PROBLEM TO SOLVE:
Return the full listing exactly as it is written.

SOURCE MATERIAL:

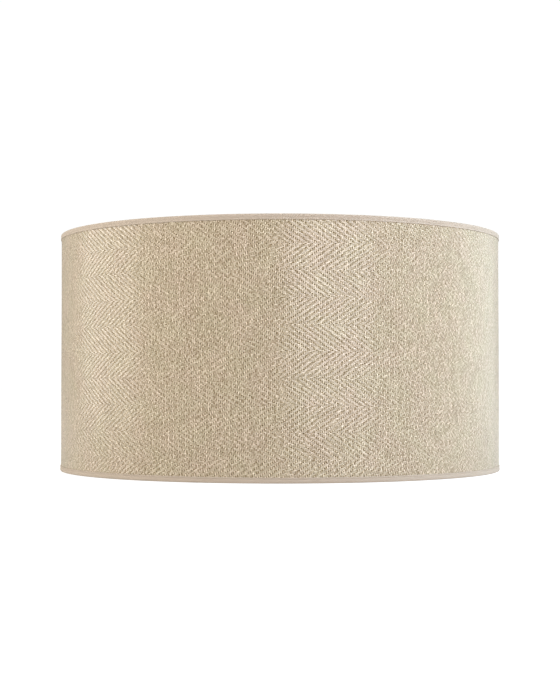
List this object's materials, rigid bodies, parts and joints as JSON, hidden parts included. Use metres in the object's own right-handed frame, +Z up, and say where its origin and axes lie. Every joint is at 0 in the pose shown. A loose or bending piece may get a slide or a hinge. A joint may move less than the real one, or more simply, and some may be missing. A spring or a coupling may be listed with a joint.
{
  "type": "drum lamp shade",
  "caption": "Straight cylindrical lamp shade in herringbone linen on a stiff white lining, with narrow edge tape, wire hoops and a reversible gimbal fitting.",
  "frame": {"origin": "centre of the bottom rim plane", "axes": "+Z up along the shade's axis, front at -Y, the lap seam at the back (+Y), the gimbal pivots along X"},
  "size_m": [0.4, 0.4013, 0.212],
  "materials": {
    "linen": "matte",
    "edge_tape": "matte",
    "backing": "satin",
    "adhesive": "satin",
    "frame_wire": "satin",
    "rivet": "satin",
    "reducer": "satin"
  },
  "bodies": {
    "shade": {"cover_fabric": "linen", "backing_sheet": "backing", "seam_tape": "adhesive", "top_trim": "edge_tape", "bottom_trim": "edge_tape", "top_ring": "frame_wire", "bottom_ring": "frame_wire", "spoke_1": "frame_wire", "spoke_2": "frame_wire", "spoke_3": "frame_wire", "carrier_band": "frame_wire", "pivot_pin_left": "rivet", "pivot_pin_right": "rivet", "pivot_spacer_left": "rivet", "pivot_spacer_right": "rivet"},
    "gimbal": {"lampholder_ring": "frame_wire"},
    "reducer": {"reducer_ring": "reducer"}
  },
  "joints": [
    {"name": "gimbal_pivot", "type": "hinge", "parent": "shade", "child": "gimbal", "pos_m": [0, 0, 0.183], "axis": [1, 0, 0], "range_deg": [-180, 180]},
    {"name": "reducer_lift", "type": "slide", "parent": "gimbal", "child": "reducer", "axis": [0, 0, 1], "range_m": [0, 0.05]}
  ]
}
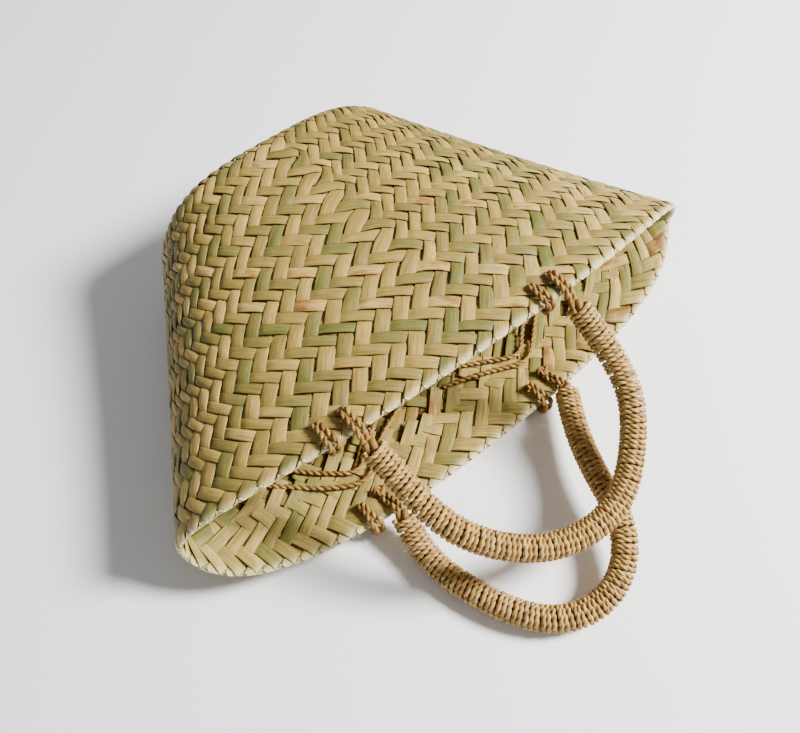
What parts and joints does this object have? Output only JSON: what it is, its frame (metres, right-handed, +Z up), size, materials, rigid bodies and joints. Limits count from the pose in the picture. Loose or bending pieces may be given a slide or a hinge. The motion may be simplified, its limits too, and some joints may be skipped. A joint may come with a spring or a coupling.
{
  "type": "woven market basket",
  "caption": "Soft flared market basket plaited on the bias from flat rush strips, with a turned-in rim and cord-wrapped loop handles, lying on its back wall.",
  "frame": {"origin": "on the table, under the middle of the line from one corner of the mouth to the other", "axes": "+X along the mouth, to the right when looking from the mouth towards the base; +Y from the mouth to the base; +Z up from the table that the back wall lies on"},
  "size_m": [0.3621, 0.3205, 0.088],
  "materials": {
    "plaited_rush": "flat dried rush strips, khaki straw with grain",
    "facing_rush": "cut ends of dried rush strips, paler than the wall",
    "rush_cord": "two-ply twisted rush cord",
    "handle_wrap": "two-ply twisted cord wound tightly round the handle",
    "handle_core": "rope of rush strands"
  },
  "bodies": {
    "basket": {"plaited_shell": "plaited_rush", "turned_in_facing": "facing_rush", "front_left_rim_ties": "rush_cord", "front_right_rim_ties": "rush_cord", "back_left_rim_ties": "rush_cord", "back_right_rim_ties": "rush_cord", "front_left_knot": "rush_cord", "front_right_knot": "rush_cord", "back_left_knot": "rush_cord", "back_right_knot": "rush_cord", "front_left_outer_stay": "rush_cord", "front_left_inner_stay": "rush_cord", "front_right_outer_stay": "rush_cord", "front_right_inner_stay": "rush_cord", "back_left_outer_stay": "rush_cord", "back_left_inner_stay": "rush_cord", "back_right_outer_stay": "rush_cord", "back_right_inner_stay": "rush_cord"},
    "front_handle": {"front_handle_core": "handle_core", "front_handle_wrap": "handle_wrap", "front_left_end_loop": "rush_cord", "front_right_end_loop": "rush_cord"},
    "back_handle": {"back_handle_core": "handle_core", "back_handle_wrap": "handle_wrap", "back_left_end_loop": "rush_cord", "back_right_end_loop": "rush_cord"}
  },
  "joints": [
    {"name": "front_handle_swing", "type": "hinge", "parent": "basket", "child": "front_handle", "pos_m": [-0.0135, -0.0213, 0.08261], "axis": [-0.9988, 0.0461, -0.0166], "range_deg": [0, 150], "deforming": ["front_left_end_loop", "front_right_end_loop"]},
    {"name": "back_handle_swing", "type": "hinge", "parent": "basket", "child": "back_handle", "pos_m": [-0.0125, -0.04123, 0.0081], "axis": [0.9998, -0.0173, -0.0063], "range_deg": [0, 130], "deforming": ["back_left_end_loop", "back_right_end_loop"]}
  ]
}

EXPECTED ANSWER:
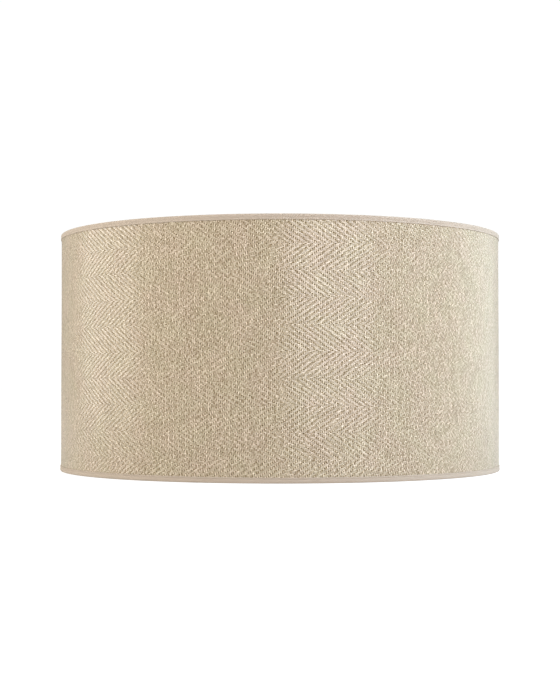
List this object's materials, rigid bodies, parts and joints as JSON, hidden parts included. Use metres in the object's own right-handed frame, +Z up, and say where its origin and axes lie. Every joint is at 0 in the pose shown. A loose or bending piece may get a slide or a hinge. A joint may move less than the real one, or more simply, and some may be missing. A spring or a coupling may be listed with a joint.
{
  "type": "drum lamp shade",
  "caption": "Straight cylindrical lamp shade in herringbone linen on a stiff white lining, with narrow edge tape, wire hoops and a reversible gimbal fitting.",
  "frame": {"origin": "centre of the bottom rim plane", "axes": "+Z up along the shade's axis, front at -Y, the lap seam at the back (+Y), the gimbal pivots along X"},
  "size_m": [0.4, 0.4013, 0.212],
  "materials": {
    "linen": "matte",
    "edge_tape": "matte",
    "backing": "satin",
    "adhesive": "satin",
    "frame_wire": "satin",
    "rivet": "satin",
    "reducer": "satin"
  },
  "bodies": {
    "shade": {"cover_fabric": "linen", "backing_sheet": "backing", "seam_tape": "adhesive", "top_trim": "edge_tape", "bottom_trim": "edge_tape", "top_ring": "frame_wire", "bottom_ring": "frame_wire", "spoke_1": "frame_wire", "spoke_2": "frame_wire", "spoke_3": "frame_wire", "carrier_band": "frame_wire", "pivot_pin_left": "rivet", "pivot_pin_right": "rivet", "pivot_spacer_left": "rivet", "pivot_spacer_right": "rivet"},
    "gimbal": {"lampholder_ring": "frame_wire"},
    "reducer": {"reducer_ring": "reducer"}
  },
  "joints": [
    {"name": "gimbal_pivot", "type": "hinge", "parent": "shade", "child": "gimbal", "pos_m": [0, 0, 0.183], "axis": [1, 0, 0], "range_deg": [-180, 180]},
    {"name": "reducer_lift", "type": "slide", "parent": "gimbal", "child": "reducer", "axis": [0, 0, 1], "range_m": [0, 0.05]}
  ]
}
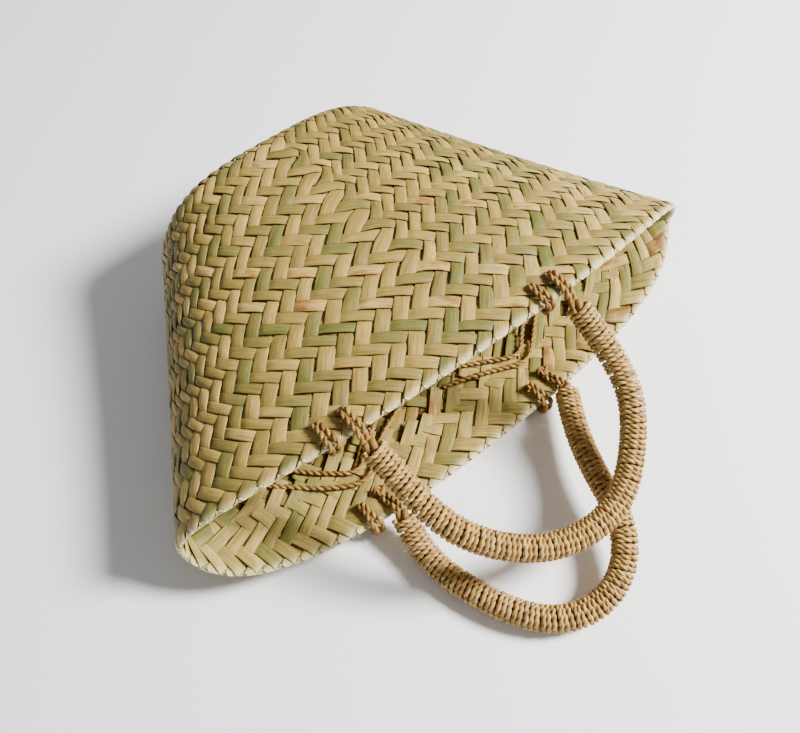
What parts and joints does this object have? Output only JSON: what it is, its frame (metres, right-handed, +Z up), size, materials, rigid bodies and joints. Limits count from the pose in the picture. Loose or bending pieces may be given a slide or a hinge. The motion may be simplified, its limits too, and some joints may be skipped. A joint may come with a spring or a coupling.
{
  "type": "woven market basket",
  "caption": "Soft flared market basket plaited on the bias from flat rush strips, with a turned-in rim and cord-wrapped loop handles, lying on its back wall.",
  "frame": {"origin": "on the table, under the middle of the line from one corner of the mouth to the other", "axes": "+X along the mouth, to the right when looking from the mouth towards the base; +Y from the mouth to the base; +Z up from the table that the back wall lies on"},
  "size_m": [0.3621, 0.3205, 0.088],
  "materials": {
    "plaited_rush": "flat dried rush strips, khaki straw with grain",
    "facing_rush": "cut ends of dried rush strips, paler than the wall",
    "rush_cord": "two-ply twisted rush cord",
    "handle_wrap": "two-ply twisted cord wound tightly round the handle",
    "handle_core": "rope of rush strands"
  },
  "bodies": {
    "basket": {"plaited_shell": "plaited_rush", "turned_in_facing": "facing_rush", "front_left_rim_ties": "rush_cord", "front_right_rim_ties": "rush_cord", "back_left_rim_ties": "rush_cord", "back_right_rim_ties": "rush_cord", "front_left_knot": "rush_cord", "front_right_knot": "rush_cord", "back_left_knot": "rush_cord", "back_right_knot": "rush_cord", "front_left_outer_stay": "rush_cord", "front_left_inner_stay": "rush_cord", "front_right_outer_stay": "rush_cord", "front_right_inner_stay": "rush_cord", "back_left_outer_stay": "rush_cord", "back_left_inner_stay": "rush_cord", "back_right_outer_stay": "rush_cord", "back_right_inner_stay": "rush_cord"},
    "front_handle": {"front_handle_core": "handle_core", "front_handle_wrap": "handle_wrap", "front_left_end_loop": "rush_cord", "front_right_end_loop": "rush_cord"},
    "back_handle": {"back_handle_core": "handle_core", "back_handle_wrap": "handle_wrap", "back_left_end_loop": "rush_cord", "back_right_end_loop": "rush_cord"}
  },
  "joints": [
    {"name": "front_handle_swing", "type": "hinge", "parent": "basket", "child": "front_handle", "pos_m": [-0.0135, -0.0213, 0.08261], "axis": [-0.9988, 0.0461, -0.0166], "range_deg": [0, 150], "deforming": ["front_left_end_loop", "front_right_end_loop"]},
    {"name": "back_handle_swing", "type": "hinge", "parent": "basket", "child": "back_handle", "pos_m": [-0.0125, -0.04123, 0.0081], "axis": [0.9998, -0.0173, -0.0063], "range_deg": [0, 130], "deforming": ["back_left_end_loop", "back_right_end_loop"]}
  ]
}